Я подошла, и они обе подняли глаза. Мать сгладила свирепый взгляд улыбкой и похлопала Клэр по руке:
— Помни!
Клэр мрачно молчала. Исчезло хихиканье и радость, что кто-то цитирует Шекспира. Она встала, опираясь бледными ногтями о стол:
— Подожду тебя в машине.
Мы с матерью смотрели на ее длинные ноги в матовых коричневых колготках и медлительные движения. Мать лишила ее энергии, живости, очарования. Выпотрошила ее, как китайцы, которые вскрывали череп живой обезьяны и ели ложкой мозг.
— Что ты ей сказала?
Мать откинулась на спинку, заложила руки за голову. С наслаждением, как кошка, зевнула.
— Кажется, у нее проблемы с мужем. — Она чувственно улыбнулась, потирая белую кожу внутренней стороны рук. — Не ты, случайно? Ты у нас любишь зрелых мужчин…
— Нет, не я.
Не позволю играть со мной, как с Клэр:
— Не лезь в это!
Никогда прежде я не осмеливалась так с ней разговаривать.
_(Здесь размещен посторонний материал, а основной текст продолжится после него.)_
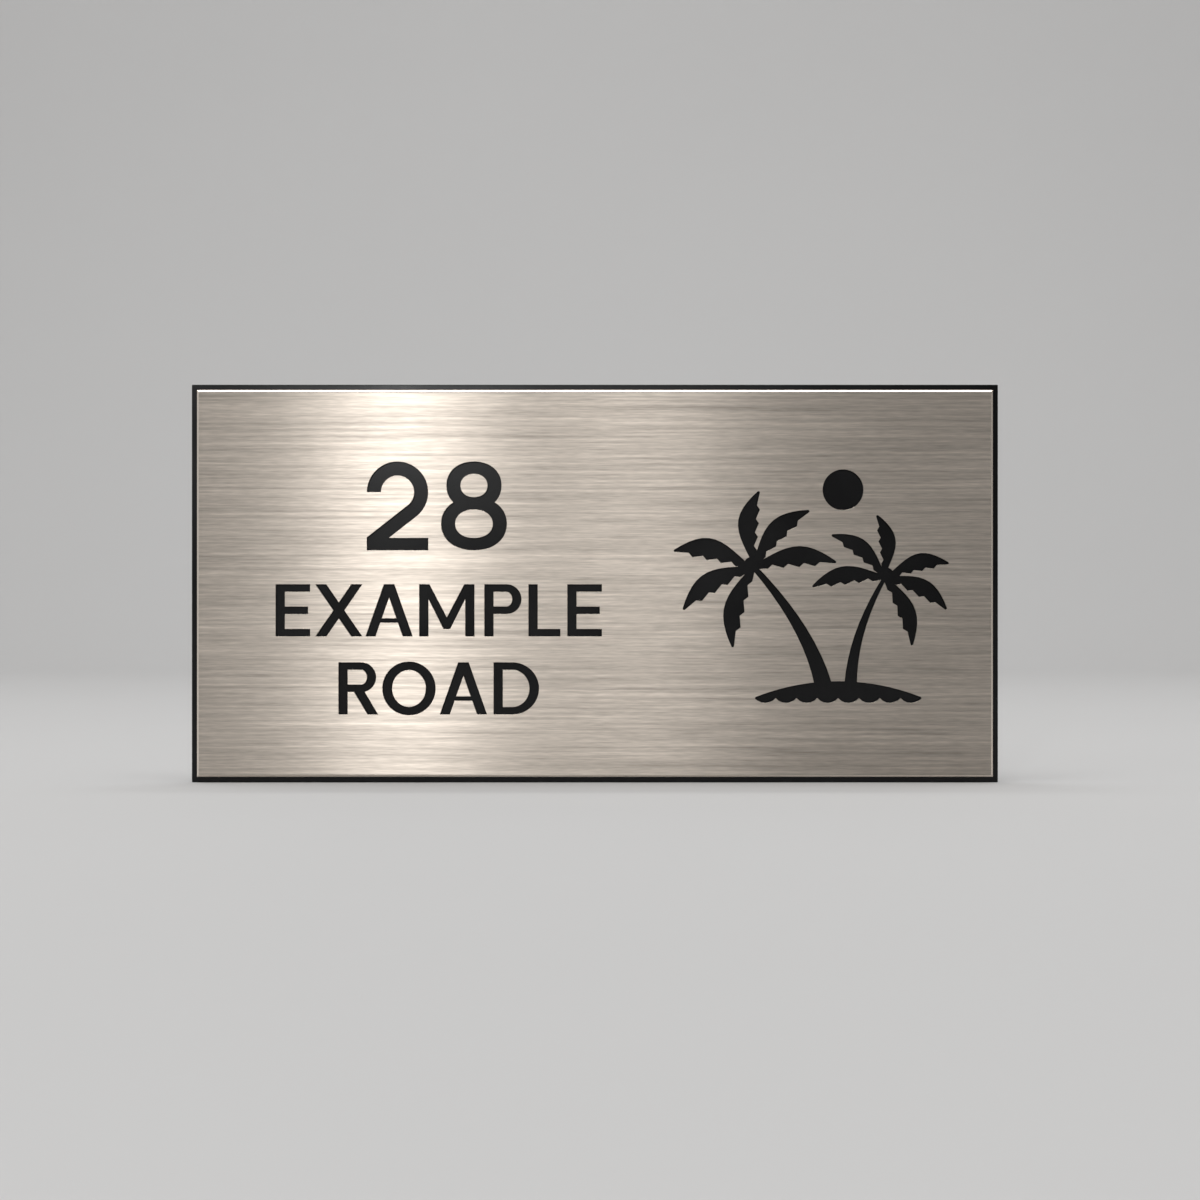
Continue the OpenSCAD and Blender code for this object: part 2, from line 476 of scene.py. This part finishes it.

Если бы она не сидела во Фронтере, то никогда бы и не решилась. Но я сейчас уеду, а она останется.
Мой отпор ее поразил и разозлил, однако она взяла себя в руки. Переключила передачу. Улыбнулась неторопливо и иронично.
— Солнышко, мама просто хочет помочь. — Она лакала слова, как кошка сливки. — Не могу же я бросить в беде свою новую подругу!
Мы обе смотрели, как по ту сторону колючей проволоки Клэр рассеянно идет к «Саабу», по дороге задевая крыло чужого универсала.
— Оставь ее в покое.
— Ну это же весело! — Матери наскучило притворяться. Она всегда любила показать закулисье. — Простенько, но весело, как топить котят. А в моей нынешней ситуации надо использовать любые возможности для развлечения. Только хочу тебя спросить, как ты можешь жить с этой бедной Кларой? Кстати, есть целый монашеский орден, клариссы. Слыхала? Насколько могу судить, скука несусветная. Успеваемость… Какое убожество!
— Она очень хороший человек! — Я отвернулась. — Тебе не понять.
Мать фыркнула:
— Хороший человек… Снова эта зараза! Я думала, ты выросла из сказок!
Я по-прежнему стояла спиной.
— Не погань мне жизнь.
— Кто? Я? — Она смеялась. — Что я могу? Бедная пленница, птичка с перебитым крылом.
Я повернулась.
— Ты не знаешь, через что я прошла! — Я наклонилась к ней, поставив ногу на скамью. — Если любишь меня, помоги!
Она улыбнулась, неторопливо и коварно:
— Помочь, дорогая? Да я предпочту видеть тебя в аду, лишь бы не с такой женщиной!
Она хотела убрать волосы мне с лица, но я отшатнулась. Тогда она схватила меня за руку, заставила посмотреть в глаза. Шутки в сторону, из-под елейной маски проступила железная воля. В ужасе, я не смела вырываться.